Mega promoter Live Nation announced today that they will waive service fees for lawn seats at Live Nation-sponsored concert ampitheaters on all tickets purchased this Wednesday, with plans to offer similar deals on Wednesdays throughout the summer:
“We know the fan has been frustrated by the series of successive fees in the purchase process,” Live Nation Ticketing CEO Nathan Hubbard tells Billboard.biz. “There is attrition in the sales flow once you see your third page with some additional fees. The fan told us they just want to know up front how much the cost of the experience is going to be. We didn’t address that problem completely, but the first step was moving from fans paying a service fee — you might pay a shipping and handling fee, maybe a print-at-home fee, delivery fee, etc. — to consolidating it into a single up-front fee that is there as you cart your inventory.”
A noble gesture on the surface, but not quite as magnanimous as it might appear. After all, as you can see in the quote above, this is the company that has the nerve to make ticket buyers pay for the privilege of printing their own tickets. Let’s examine this supposed treat for the fans a little more closely, shall we?
Live Nation is running this promotion on Wednesdays. Most concert tickets go on sale Saturday morning, and if there is any chance of a same-day sellout (take Green Day’s upcoming tour, for example), no fan is going to wait another five days in order to save ten bucks. No one, of course, knows this better than Live Nation.

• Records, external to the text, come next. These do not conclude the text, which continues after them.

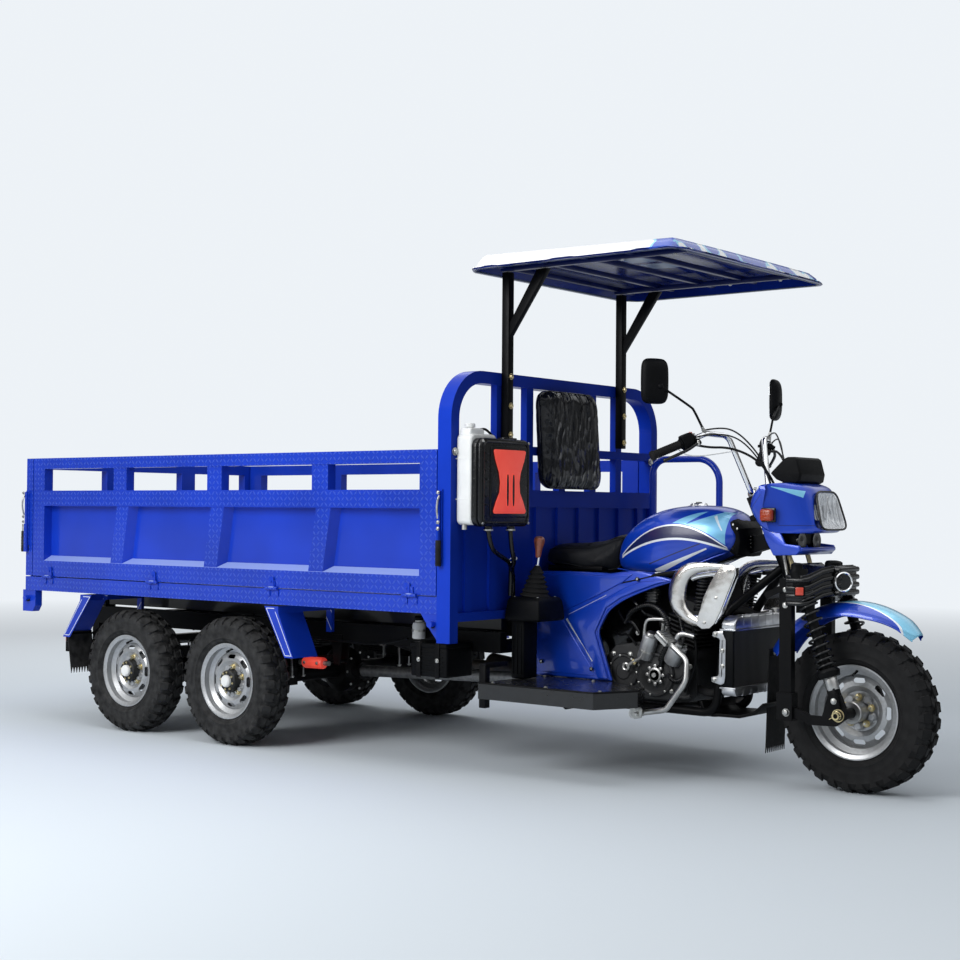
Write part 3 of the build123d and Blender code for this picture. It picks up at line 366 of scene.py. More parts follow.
def chain(points):
    """A line of edges through points, drawn by extruding one vertex."""
    points = [Vector(point) for point in points]
    obj = settle(primitive("plane", size=0.01, location=points[0]))
    bpy.ops.object.mode_set(mode="EDIT")
    bpy.ops.mesh.merge(type="CENTER")
    for before, after in zip(points, points[1:]):
        bpy.ops.mesh.extrude_region_move(TRANSFORM_OT_translate={"value": after - before})
    bpy.ops.object.mode_set(mode="OBJECT")
    return obj


def edit(obj, *steps, select="SELECT"):
    """Runs mesh operators on the whole of an object, each a name and its settings."""
    only(obj)
    bpy.ops.object.mode_set(mode="EDIT")
    bpy.ops.mesh.select_all(action=select)
    for name, settings in steps:
        getattr(bpy.ops.mesh, name)(**settings)
    bpy.ops.object.mode_set(mode="OBJECT")
    return obj


OUTWARD = ("normals_make_consistent", {"inside": False})
MERGE = ("remove_doubles", {"threshold": 0.00005})


def outline(points):
    """A flat face inside a closed line of points."""
    obj = chain(points)
    return edit(obj, ("edge_face_add", {}))


def plate(points, depth, edge=0.0, segments=2):
    """An outline given a thickness along a vector."""
    depth = Vector(depth)
    obj = outline(points)
    edit(obj, ("extrude_region_move", {"TRANSFORM_OT_translate": {"value": depth}}))
    edit(obj, OUTWARD)
    return rounded(obj, edge, segments) if edge else obj


def turned(points, centre, axis, steps=48):
    """A profile spun all the way round an axis; its ends lie on the axis or it is closed."""
    obj = chain(points)
    return edit(obj, ("spin", {"steps": steps, "angle": math.tau, "center": Vector(centre),
                               "axis": Vector(axis)}), MERGE, OUTWARD)


def skin(rows, columns, shape, closed=True):
    """A grid laid over a surface: shape takes two numbers from 0 to 1 and gives the point."""
    obj = primitive("grid", x_subdivisions=rows, y_subdivisions=columns, size=1)
    for vertex in obj.data.vertices:
        vertex.co = shape(vertex.co.x + 0.5, vertex.co.y + 0.5)
    obj.matrix_world = Matrix.Identity(4)
    return edit(obj, MERGE, *([OUTWARD] if closed else []))


def tube(points, radius, rings=10, smooth=True, cyclic=False):
    """A round tube along a smooth or a straight-run line of points."""
    data = bpy.data.curves.new("tube", "CURVE")
    data.dimensions = "3D"
    data.bevel_depth, data.bevel_resolution = radius, rings // 4 + 1
    data.use_fill_caps = True
    spline = data.splines.new("NURBS" if smooth else "POLY")
    spline.points.add(len(points) - 1)
    for control, point in zip(spline.points, points):
        control.co = (*point, 1)
    spline.use_cyclic_u = cyclic
    if smooth:
        spline.order_u = 3
        spline.use_endpoint_u = not cyclic
        spline.resolution_u = 5
    obj = bpy.data.objects.new("tube", data)
    bpy.context.scene.collection.objects.link(obj)
    only(obj)
    bpy.ops.object.convert(target="MESH")
    return edit(bpy.context.object, MERGE, OUTWARD)


def painted(obj, name):
    """Gives an object one finish."""
    obj.data.materials.clear()
    obj.data.materials.append(finish(name))
    return obj


def slab(name, low, high, edge=0.0, segments=2):
    """A box in one finish, between two corners in millimetres."""
    return painted(block(at(*low), at(*high), edge, segments), name)


def bar(name, start, end, *size, **settings):
    """A round bar or cone in one finish, between two places in millimetres; its size as for a rod."""
    return painted(rod(at(*start), at(*end), *size, **settings), name)


def pipe(name, points, radius, rings=8, **settings):
    """A tube in one finish, through places in millimetres."""
    return painted(tube([at(*point) for point in points], radius, rings, **settings), name)


def side_plate(name, y, points, depth, *edge):
    """A plate in one finish from its (x, z) outline at a station y, with a depth across in metres."""
    return painted(plate([at(x, y, z) for x, z in points], (0, depth, 0), *edge), name)


def face_plate(name, x, points, depth, *edge):
    """A plate in one finish from its (y, z) outline at a station x, with a depth ahead in metres."""
    return painted(plate([at(x, y, z) for y, z in points], (depth, 0, 0), *edge), name)


def lathe(name, centre, axis, profile, steps):
    """A turned part in one finish: its profile gives radius and height along an axis in millimetres."""
    place = {"X": lambda r, h: (h, 0, r), "Y": lambda r, h: (0, h, r), "Z": lambda r, h: (r, 0, h)}[axis]
    line = [Vector(centre) + Vector(place(r, h)) * MM for r, h in profile]
    return painted(turned(line, centre, place(0, 1), steps), name)


def placed(matrix, *pairs):
    """Objects modelled at the origin, each with its finish, moved to their place."""
    for obj, name in pairs:
        obj.data.transform(matrix)
        painted(obj, name)
    return [obj for obj, _ in pairs]


def round_steps(count):
    """Cosines and sines at even steps round a circle."""
    return [(math.cos(math.tau * n / count), math.sin(math.tau * n / count)) for n in range(count)]


def copied(obj, *matrices):
    """Copies of an object, each with its own mesh moved by a matrix."""
    made = []
    for matrix in matrices:
        twin = obj.copy()
        twin.data = obj.data.copy()
        twin.data.transform(matrix)
        if matrix.determinant() < 0:
            twin.data.flip_normals()
        bpy.context.scene.collection.objects.link(twin)
        made.append(twin)
    return made


MIRROR = Matrix.Scale(-1, 4, (0, 1, 0))


def both_sides(*objects):
    """The objects and their mirror images on the left of the machine."""
    return [*objects, *(twin for obj in objects for twin in copied(obj, MIRROR))]


def join(parts):
    """Joins parts into the first of them; each keeps its finish."""
    bpy.ops.object.select_all(action="DESELECT")
    for part in parts:
        part.select_set(True)
    bpy.context.view_layer.objects.active = parts[0]
    if len(parts) > 1:
        bpy.ops.object.join()
    return bpy.context.object


def hand_over(parts, name, body, replaces=(), smooth=32):
    """Joins the parts of a piece, names it, shades it and lets it ride on its CAD body."""
    obj = settle(join(list(parts)))
    obj.name = obj.data.name = name
    bpy.ops.object.shade_smooth_by_angle(angle=math.radians(smooth))
    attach(obj, body)
    if replaces:
        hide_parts(*replaces)
    return obj


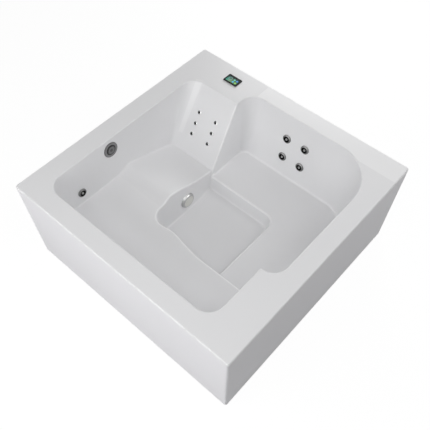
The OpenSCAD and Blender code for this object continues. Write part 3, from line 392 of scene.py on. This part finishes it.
def jet_spot(i):
    """Middle of hydro jet i on its wall, in millimetres, and the way it faces."""
    if i == 1:
        z = LONE_JET_Z
        spot, way = (LEFT + (RIM_Z - z) * SIDE_DRAFT, LONE_JET_Y, z), (1, 0, SIDE_DRAFT)
    else:
        z = JET_Z - (i - 2) // 2 * JET_STEP
        spot, way = (JET_X + i % 2 * JET_STEP, BACK - (RIM_Z - z) * BACK_DRAFT, z), (0, -1, BACK_DRAFT)
    return np.array(spot), np.array(way) / np.hypot(1, way[2])


def small_jet_spots():
    """Middles of the six small jets on the backrest."""
    for column in (0, 1):
        for row in range(3):
            z = SMALL_JET_Z - SMALL_STEP_Z * row
            yield np.array((SMALL_JET_X + SMALL_STEP_X * column, HEAD_Y - (RIM_Z - z) * LEAN, z))


JET_BORE_R, SMALL_BORE_R, OVERFLOW_BORE_R, BORE_REACH = 26.0, 9.0, 30.0, 14.0
OVERFLOW_Y, OVERFLOW_Z = -236.0, 649.0
backrest_way = np.array((0, -math.cos(LEAN_TURN), math.sin(LEAN_TURN)))
wall_way = np.array((1, 0, SIDE_DRAFT)) / math.hypot(1, SIDE_DRAFT)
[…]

The only service fees being waived are lawn seats. This means that the diehard fans of an artist or band, who will naturally want to be as close to the stage as possible, will continue to get boned at the usual rate, while the casual fans of that artist – who are presumably on the fence about attending the show, otherwise they would have bought their tickets the day they went on sale – will benefit. While it would stand to reason that the diehards are the ones that deserve to be rewarded, in fairness to Live Nation, this is right in line with record labels’ tendency to market their wares to the people who are least likely to buy them.
Curiously, no one has discussed helping out the cash-strapped music fan by lowering the price of concert tickets. We suspect that the person who brought that up at the company meeting was tossed out the window like the guy in this Bud Light ad. Because that’s just crazy talk, son.
Posted in: Artists, Concerts, Songs
Tags: Concerts, Live Nation, waive service charges on lawn seats, waive service fees, Wednesday
Every dollar of ticket prices go to THE ARTIST. The ticket price is set by talent management, not promoters like Live Nation. The fees are the only portion of the ticket price that promoters and ticketers get.
Get your facts straight. :-/
Thank you for your input, needlessly hostile anonymous person.
Some fool wrote that every dollar paid for a concer ticket goes the the ARTIST? Tell me there aren’t people who are still that horribly naive? The artist sees a small fraction of that sum. The venue makes money, crew needs paid, transportation, promotion people, management, booking agents, accountants, lawyers…. By the time it’s done, the ARTIST is making squat. Meanwhile, the computer is doing nothing, has no real talent, and rakes in 20-35 percent of the price? Get a clue, no matter how hard you have to search for one or how much it costs you! No one should fumble through life so terribly ignorant as to think that the ARTIST is getting all that money.